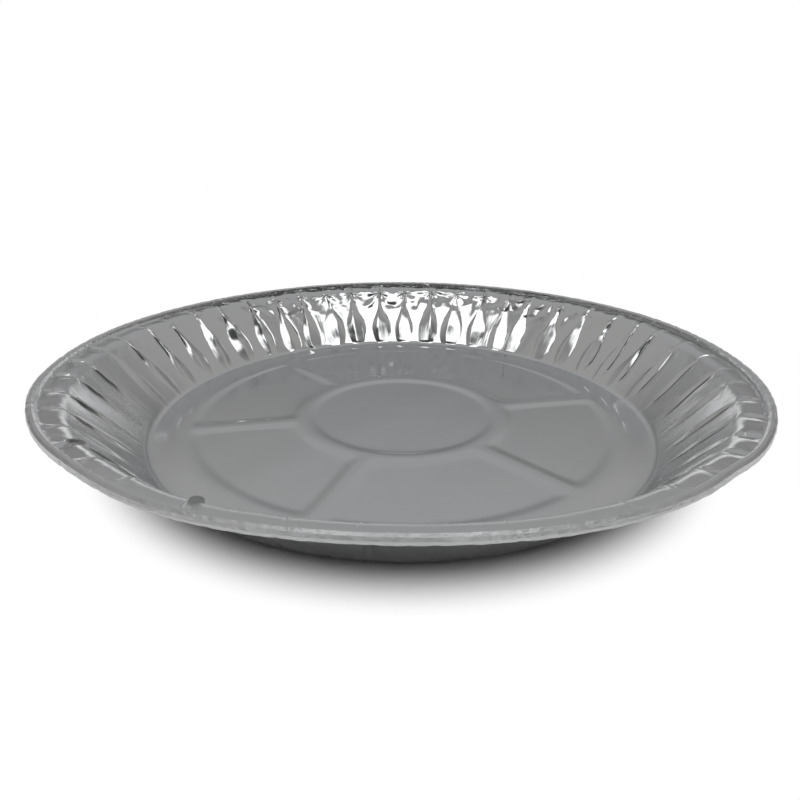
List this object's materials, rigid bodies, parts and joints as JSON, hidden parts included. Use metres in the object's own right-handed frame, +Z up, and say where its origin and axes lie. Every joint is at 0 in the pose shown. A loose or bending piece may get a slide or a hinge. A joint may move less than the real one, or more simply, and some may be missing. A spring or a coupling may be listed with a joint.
{
  "type": "foil pie tin",
  "caption": "Shallow round foil pie tin with a sloping gathered wall, a rolled rim and a base stiffened by embossed ribs.",
  "frame": {"origin": "centre of the underside of the base, on the plane that the tin stands on", "axes": "+Z up out of the tin, the first embossed spoke lies near +X, and the front of the pictured tin faces -Y"},
  "size_m": [0.2218, 0.2218, 0.0264],
  "materials": {
    "foil": "bright rolled foil"
  },
  "bodies": {
    "root": {"pie_tin": "foil"}
  },
  "joints": []
}
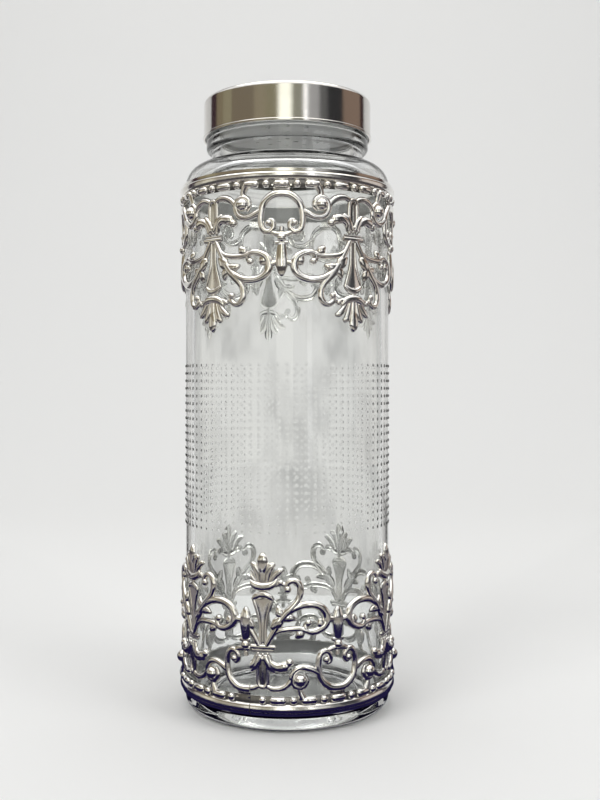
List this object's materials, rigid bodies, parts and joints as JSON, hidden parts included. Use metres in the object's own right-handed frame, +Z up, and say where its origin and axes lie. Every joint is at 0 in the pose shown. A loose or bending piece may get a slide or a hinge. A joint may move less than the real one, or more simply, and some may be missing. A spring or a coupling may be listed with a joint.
{
  "type": "screw-cap rosewater bottle with openwork bands",
  "caption": "Tall clear glass bottle with a wide neck, a press-in perforated sprinkler insert, a steel screw cap and silver-toned scrollwork bands round its shoulder and foot.",
  "frame": {"origin": "centre of the base, on the plane of the bearing nubs", "axes": "+Z up the bottle's axis; -Y towards the pictured side; +X to its right"},
  "size_m": [0.0892, 0.0892, 0.2516],
  "materials": {
    "clear_glass": "clear moulded soda-lime glass, embossed dots between the bands",
    "silver_tone_metal": "silver-toned cast strip, raised strokes polished, hollows darker",
    "adhesive": "clear bonding strip hidden behind the rail",
    "insert_plastic": "natural polyethylene",
    "seal_rubber": "soft food-grade ring",
    "cap_plastic": "moulded polypropylene with one thread",
    "brushed_steel": "stainless sheet, finely brushed round the axis"
  },
  "bodies": {
    "bottle": {"glass_bottle": "clear_glass", "lower_band": "silver_tone_metal", "upper_band": "silver_tone_metal", "lower_band_adhesive": "adhesive", "upper_band_adhesive": "adhesive", "sprinkler_insert": "insert_plastic"},
    "cap_seal": {"cap_seal_ring": "seal_rubber"},
    "cap": {"cap_thread_insert": "cap_plastic", "cap_shell": "brushed_steel"}
  },
  "joints": [
    {"name": "cap_rise", "type": "slide", "parent": "bottle", "child": "cap_seal", "axis": [0, 0, 1], "range_m": [0, 0.0177]},
    {"name": "cap_turn", "type": "hinge", "parent": "cap_seal", "child": "cap", "pos_m": [0, 0, 0.24], "axis": [0, 0, 1], "range_deg": [0, 1440]}
  ],
  "couplings": [
    {"joint": "cap_rise", "follows": "cap_turn", "m_per_rad": 0.00070028}
  ]
}
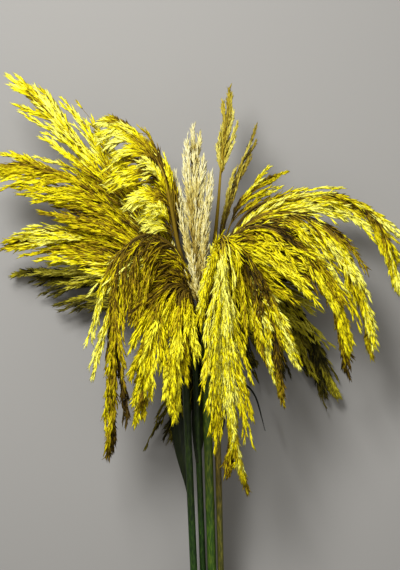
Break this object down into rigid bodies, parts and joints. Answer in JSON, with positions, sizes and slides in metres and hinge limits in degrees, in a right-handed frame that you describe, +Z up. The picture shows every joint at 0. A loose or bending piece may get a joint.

★ ★ ★ ★ ★ ★ ★

_Task brief:_ Copy out all of the records shown above exactly.

_Task output:_
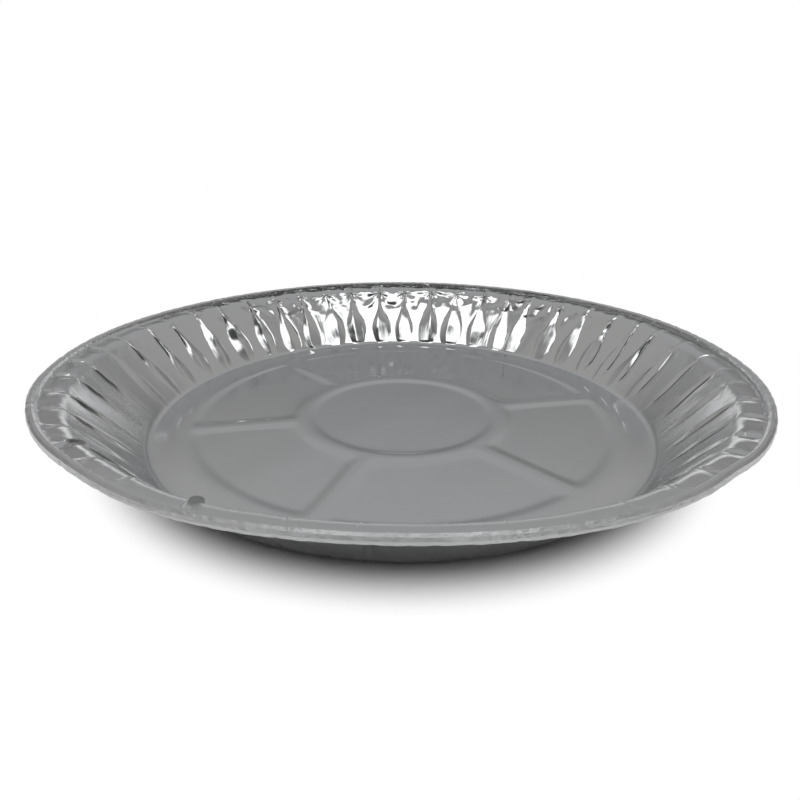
List this object's materials, rigid bodies, parts and joints as JSON, hidden parts included. Use metres in the object's own right-handed frame, +Z up, and say where its origin and axes lie. Every joint is at 0 in the pose shown. A loose or bending piece may get a slide or a hinge. A joint may move less than the real one, or more simply, and some may be missing. A spring or a coupling may be listed with a joint.
{
  "type": "foil pie tin",
  "caption": "Shallow round foil pie tin with a sloping gathered wall, a rolled rim and a base stiffened by embossed ribs.",
  "frame": {"origin": "centre of the underside of the base, on the plane that the tin stands on", "axes": "+Z up out of the tin, the first embossed spoke lies near +X, and the front of the pictured tin faces -Y"},
  "size_m": [0.2218, 0.2218, 0.0264],
  "materials": {
    "foil": "bright rolled foil"
  },
  "bodies": {
    "root": {"pie_tin": "foil"}
  },
  "joints": []
}
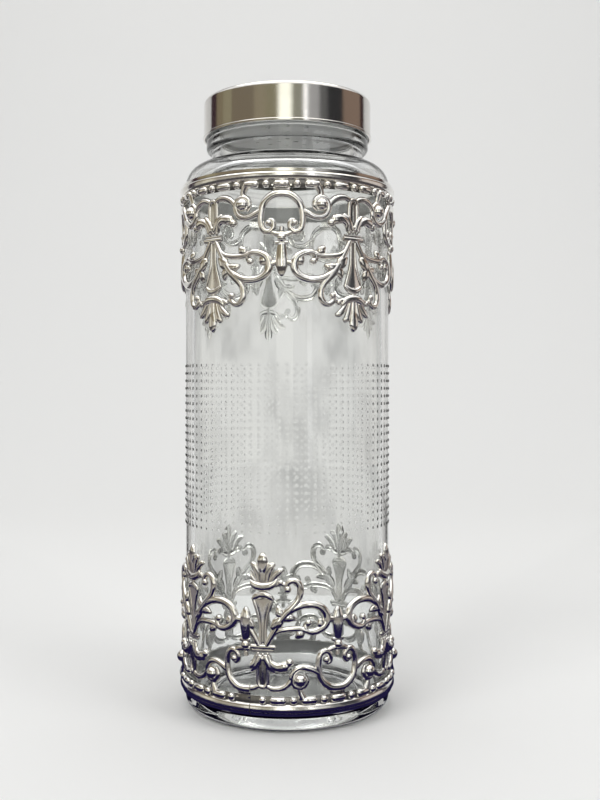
List this object's materials, rigid bodies, parts and joints as JSON, hidden parts included. Use metres in the object's own right-handed frame, +Z up, and say where its origin and axes lie. Every joint is at 0 in the pose shown. A loose or bending piece may get a slide or a hinge. A joint may move less than the real one, or more simply, and some may be missing. A spring or a coupling may be listed with a joint.
{
  "type": "screw-cap rosewater bottle with openwork bands",
  "caption": "Tall clear glass bottle with a wide neck, a press-in perforated sprinkler insert, a steel screw cap and silver-toned scrollwork bands round its shoulder and foot.",
  "frame": {"origin": "centre of the base, on the plane of the bearing nubs", "axes": "+Z up the bottle's axis; -Y towards the pictured side; +X to its right"},
  "size_m": [0.0892, 0.0892, 0.2516],
  "materials": {
    "clear_glass": "clear moulded soda-lime glass, embossed dots between the bands",
    "silver_tone_metal": "silver-toned cast strip, raised strokes polished, hollows darker",
    "adhesive": "clear bonding strip hidden behind the rail",
    "insert_plastic": "natural polyethylene",
    "seal_rubber": "soft food-grade ring",
    "cap_plastic": "moulded polypropylene with one thread",
    "brushed_steel": "stainless sheet, finely brushed round the axis"
  },
  "bodies": {
    "bottle": {"glass_bottle": "clear_glass", "lower_band": "silver_tone_metal", "upper_band": "silver_tone_metal", "lower_band_adhesive": "adhesive", "upper_band_adhesive": "adhesive", "sprinkler_insert": "insert_plastic"},
    "cap_seal": {"cap_seal_ring": "seal_rubber"},
    "cap": {"cap_thread_insert": "cap_plastic", "cap_shell": "brushed_steel"}
  },
  "joints": [
    {"name": "cap_rise", "type": "slide", "parent": "bottle", "child": "cap_seal", "axis": [0, 0, 1], "range_m": [0, 0.0177]},
    {"name": "cap_turn", "type": "hinge", "parent": "cap_seal", "child": "cap", "pos_m": [0, 0, 0.24], "axis": [0, 0, 1], "range_deg": [0, 1440]}
  ],
  "couplings": [
    {"joint": "cap_rise", "follows": "cap_turn", "m_per_rad": 0.00070028}
  ]
}
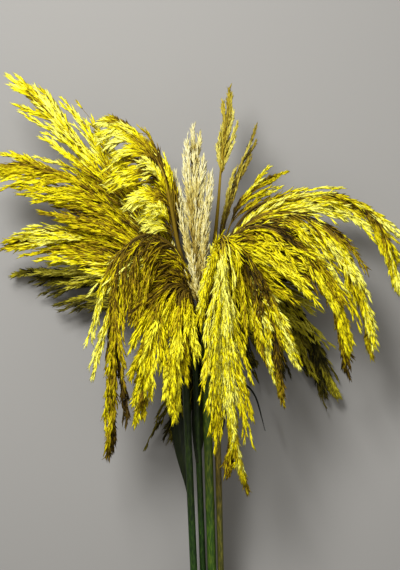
Break this object down into rigid bodies, parts and joints. Answer in JSON, with positions, sizes and slides in metres and hinge limits in degrees, in a right-handed frame that you describe, +Z up. The picture shows every joint at 0. A loose or bending piece may get a joint.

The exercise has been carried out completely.